Hacker News new | ask | show | jobs
by lxgr 931 days ago
Even the non-image English file is about 60GB, so I’m really curious what Wiki2Touch does differently!

What date is that 14GB version from? And is it really not filtered at all?

1 comments

The 14GB is from 2021-03-01. It's not filtered, it just stores the wikitext and an index of the article names, compressed with BZ2.

The XML, which is larger, is now 21 GB. How did you get 60GB for the non-image English file?

https://dumps.wikimedia.org/enwiki/latest/

enwiki-latest-pages-articles.xml.bz2 02-Dec-2023 02:38 21557219519

I meant the Kiwix dump (https://download.kiwix.org/zim/wikipedia_en_all_nopic.zim – careful, 60GB!).

At a first glance, the Wikimedia XML dump does not look substantially different from what Kiwix/ZIM does with compressed HTML: They're both compressed (bz2 for the Wikimedia dump, zstd or LZMA for Kiwix/ZIM), and both compress multiple files at once, so inter-file redundancy should hopefully be significantly reduced.

HTML seems a bit more verbose than the Mediawiki syntax (plus the XML header for each article), but I'd be surprised if that actually accounted for a 3x difference in size.

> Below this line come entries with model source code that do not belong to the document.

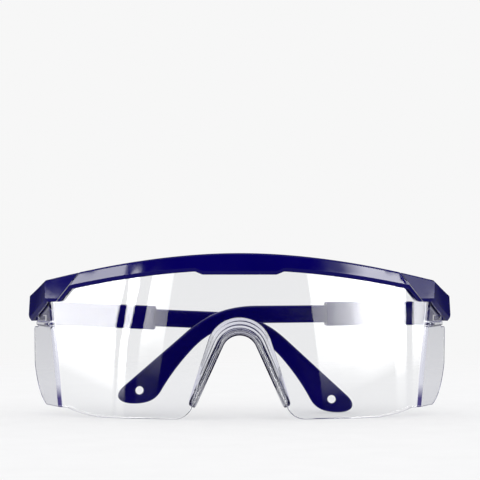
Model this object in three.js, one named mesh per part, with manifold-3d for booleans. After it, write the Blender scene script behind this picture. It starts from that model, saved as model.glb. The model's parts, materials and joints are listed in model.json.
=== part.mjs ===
// Safety glasses with a one-piece wrap-round lens, a brow bar and telescopic folding temples.
// Millimetres, +Z up. The wearer looks along -Y, so the wearer's left is +X.
// Rest position: folded, standing on the lens's lower edge and on one temple's tip.

import * as THREE from "three";
import { mergeVertices } from "three/addons/utils/BufferGeometryUtils.js";
import Module from "manifold-3d";

const wasm = await Module();
wasm.setup();

// Driving dimensions

const GAP = 0.3;                     // clearance between parts that touch

const LENS_RADIUS = 140;             // plan radius of the lens's front
const LENS_THICKNESS = 2.1;
const CORNER_X = 69.1;               // half width where the front turns into the wing
const CORNER_LEVEL = 45;             // height at which the half width is measured
const CORNER_LEAN = 0.095;           // the corner leans in towards the bottom, mm per mm
const CORNER_FILLET = 3;
const WING_SLOPE = 0.29;             // flare of the wings, mm outward per mm back
const WING_END = 45.6;               // depth of the wing's rear edge
const WING_LEAN = 0.12;              // share of the corner's lean that is left at the wing's end
const SWEEP = { run: 13, top: 18, bendRun: 4, bendTop: 6.5 };  // swept lower rear corner of the wing
const WING_NOTCH = { depth: 39.7, level: 31.6 };    // step in the wing's rear edge under the hinge
const CORNER_RISE = 3.2;             // height of the lens's lower edge at the corner
const FLAT_HALF = 44;                // half width of the lower edge that stands on the surface
const RISE_HALF = 66;                // half width at which the lower edge has risen
const RIB = { start: 21, end: 38.6, low: 32, high: 34, proud: 0.9 };

const BROW_TOP = 58.6;               // height of the brow bar at the middle
const BROW_PROUD = 1.5;              // brow surface in front of the lens
const BROW_WALL = 1.3;               // wall behind the lens
const BROW_ROOF = 1.6;               // material over the lens's top edge
const TAB_HALF = 12.6;               // half width of the deeper middle of the bar
const TAB_SHOULDER = 15.8;
const TAB_BOTTOM = 51;
const BAR_HEIGHT_INNER = 5.9;        // height of the bar beside the middle tab
const BAR_HEIGHT_OUTER = 5.15;       // height of the bar near the parting line
const BAR_END = 60.3;
const BLOCK_START = 64.6;
const BLOCK_FRONT_LOW = 41.2;        // underside of the end block at the front
const BLOCK_REAR_TOP = 43.4;
const BLOCK_REAR_LOW = 33.4;
const BLOCK_HEEL = 1.8;              // upturned rear end of the block's underside
const SEAM = { x: 57.35, z: 51.6, slope: 0.813 };  // diagonal parting line seen from the front

const PIN_X = 73.3;
const PIN_Y = 43.2;
const PIN = { radius: 0.85, headRadius: 1.5, low: -2.7, headSeat: 5.7, top: 6.6 };
const PIN_HOLE_RADIUS = 1.15;
const LUG = { radius: 2.6, low: -2.8, high: 6.4 };
const KNUCKLE_RADIUS = 2.4;
const KNUCKLE = { low: -0.5, high: 3.1 };          // heights about the temple's middle
const TEMPLE_LEVEL = 36.6;                         // height of the temple's middle at the pin
const BLOCK_END = PIN_Y + LUG.radius;

const SLEEVE = { start: 3, end: 42, inner: -0.5, outer: 4.5, half: 4.4, round: 0.7 };
const CAVITY = { start: 9.5, inner: 0.2, outer: 3.8, half: 3.65 };
const ARM = { start: 14, inner: 0.65, outer: 3.35, half: 3.2 };
const CORD_HOLE = { u: 109, v: -27.2, radius: 1.5 };

const NOSE_ARCH = 6.3;               // radius of the nose opening's arch
const NOSE_TOP = 29.6;               // top of the nose opening
const NOSE_ANGLE = THREE.MathUtils.degToRad(24.4);  // spread of its sides
const PAD_END = 4.6;                 // height of the pad's lower ends
const PAD_DEPTH = 12;

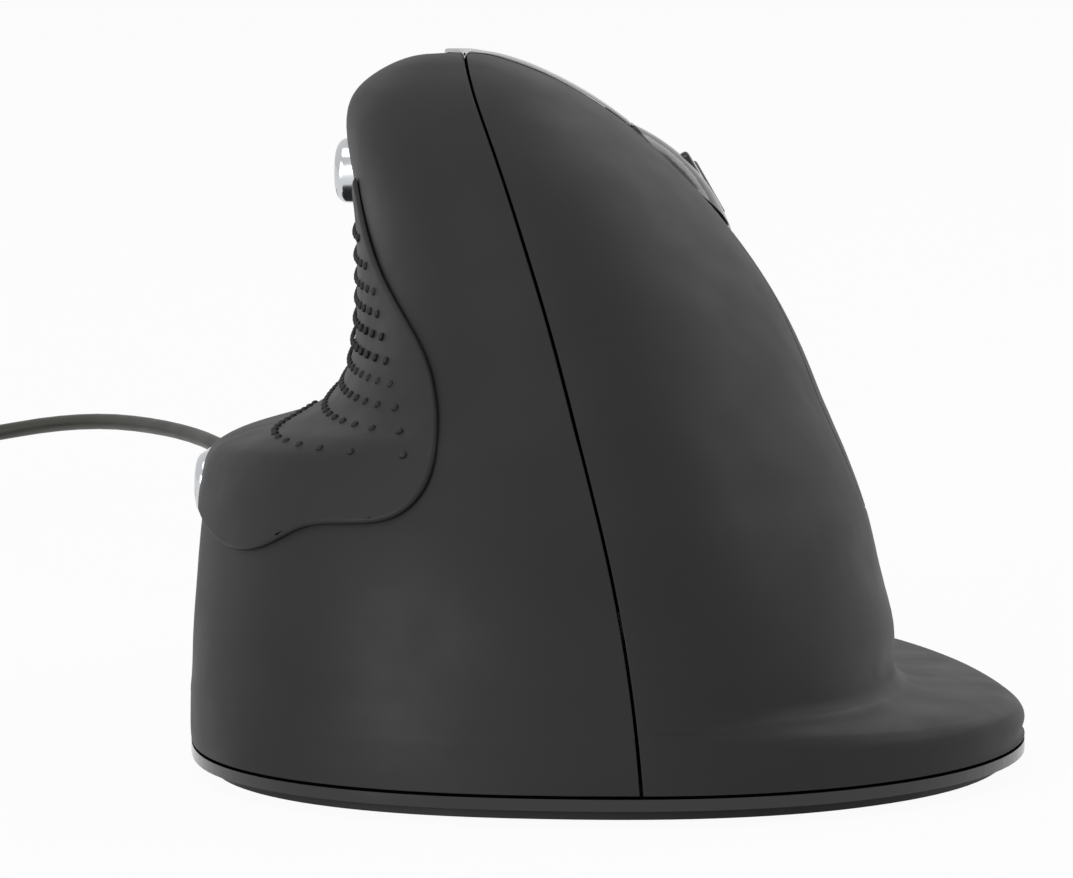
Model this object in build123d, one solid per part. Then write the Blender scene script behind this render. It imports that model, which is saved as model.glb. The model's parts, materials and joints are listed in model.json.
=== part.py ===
from build123d import *
from math import atan2, cos, degrees, pi, radians, sin, tan
import os

# A right-handed upright mouse, in millimetres.
# +Z is up, +Y is the nose (away from the user), +X is the user's right.
# The origin is on the desk, under the middle of the mouse itself.

# Overall sizes

body_length = 119.0
body_width = 84.4
body_top = 70.6
shell_foot = 3.2
shell_wall = 2.2
seam_gap = 0.3
seat_gap = 0.15
button_seam_room = 0.8
key_gap = 0.35
cut_over = 4.0
form_points = 24

half_length = body_length / 2
half_width = body_width / 2
body_rise = body_top - shell_foot

# Form of the body: at each level the reach to the left, to the right, to the
# rear and to the front, and the place of the ridge that carries the main seam

level_share = (0, 0.02, 0.04, 0.053, 0.064, 0.074, 0.089, 0.13, 0.22, 0.31, 0.377, 0.418,
               0.442, 0.46, 0.487, 0.531, 0.635, 0.754, 0.828, 0.887, 0.932, 0.967, 0.99, 1)
left_share = (-1, -1.002, -1.002, -1.002, -1.002, -1.002, -1, -0.998, -0.99, -0.979, -0.964, -0.934,
              -0.84, -0.735, -0.66, -0.614, -0.595, -0.604, -0.626, -0.64, -0.626, -0.569, -0.488, -0.37)
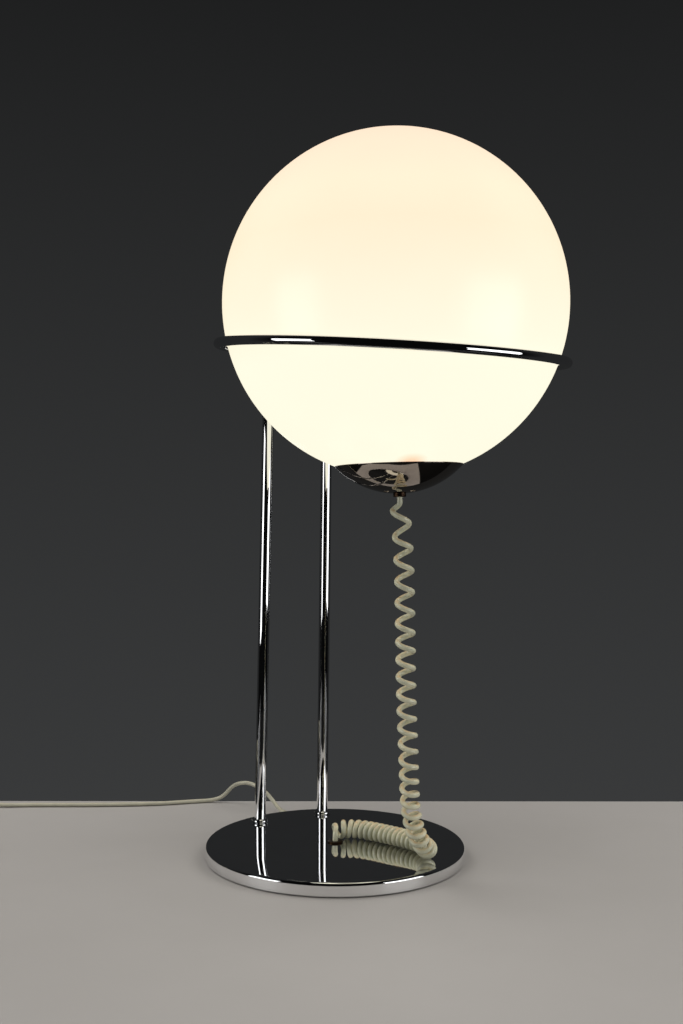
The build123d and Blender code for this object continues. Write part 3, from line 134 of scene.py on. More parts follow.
@dataclass(frozen=True)
class LampPlan:
    """The places that several sub-assemblies share."""

    globe_centre: Vector
    globe_up: Vector
    globe_radius: float = 150.0
    base_radius: float = 123.5
    base_height: float = 13.0
    foot_x: float = 35.0
    foot_y: float = 96.605
    toe_in: float = 2.7
    lean: float = 10.0
    rise: float = 457.0
    hoop_radius: float = 151.186
    hoop_rod: float = 4.2
    hoop_drop: float = 42.7
    hoop_pitch: float = 2.6
    hoop_roll: float = 1.9
    hoop_neck: float = 18.0
    hoop_bend: float = 24.0
    hoop_engagement: float = 26.0
    tube_gap: float = 2.0
    eyelet_flange: float = 7.4
    eyelet_height: float = 1.6
    lead_turn: float = 5.0
    lead_height: float = 6.0

    @property
    def globe_seat(self) -> Matrix:
        """The globe's own frame: its centre, with +Z along its axis."""
        return seat(self.globe_centre, self.globe_up)

    @property
    def hoop_normal(self) -> Vector:
        """The direction square to the hoop's plane."""
        roll = math.tan(math.radians(self.hoop_roll))
        pitch = math.tan(math.radians(self.hoop_pitch))
        return Vector((roll, -pitch, 1)).normalized()

    @property
    def hoop_seat(self) -> Matrix:
        """The hoop's own frame: the circle's centre, with +Z square to its plane."""
        centre = self.globe_centre - self.hoop_normal * self.hoop_drop * MM
        return seat(centre, self.hoop_normal)

    @property
    def lead_seat(self) -> Matrix:
        """The hole in the rim where the mains lead leaves, with +Z pointing out."""
        turn = math.radians(self.lead_turn)
        out = Vector((math.sin(turn), math.cos(turn), 0))
        origin = out * self.base_radius * MM + UP * self.lead_height * MM
        return seat(origin, out)

    def foot_seat(self, side: int) -> Matrix:
        """One upright's own frame, side -1 on the left and 1 on the right: its foot, +Z up the tube."""
        origin = point(side * self.foot_x, self.foot_y, self.base_height)
        return seat(origin, Vector((-side * self.toe_in, -self.lean, self.rise)))

    def corner(self, side: int) -> Vector:
        """Where an upright's axis meets the hoop's plane, in metres."""
        foot = self.foot_seat(side)
        along = foot.col[2].to_3d()
        centre = self.hoop_seat.translation
        reach = (centre - foot.translation).dot(self.hoop_normal) / along.dot(self.hoop_normal)
        return foot.translation + along * reach

    def tube_length(self, side: int) -> float:
        """Length of one upright in metres, from the cover to just under the hoop's bend."""
        foot = self.foot_seat(side)
        turn = (-foot.col[2].to_3d()).angle(self.hoop_seat.col[1].to_3d())
        bend_start = self.hoop_bend * MM * math.tan(turn / 2)
        return (self.corner(side) - foot.translation).length - bend_start - self.tube_gap * MM


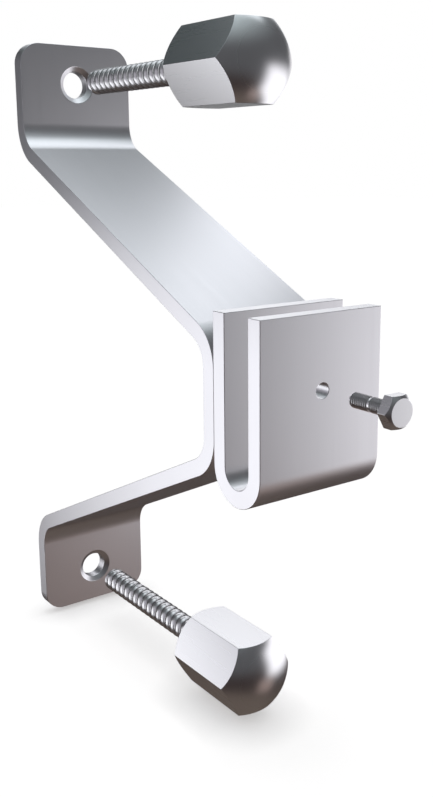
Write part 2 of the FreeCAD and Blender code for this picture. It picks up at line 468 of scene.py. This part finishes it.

Then again, Kiwix seems to have experimented with shared dictionary brotli compression, which supposedly yields an >2x improvement: https://github.com/openzim/libzim/issues/144

I wonder if their current zstd implementation also uses shared dictionaries. If not, that might just be the reason: If ZIM compression chunks are much smaller than the bz2 streams of the Wikimedia dumps, there would still be a lot of redundancy between chunks.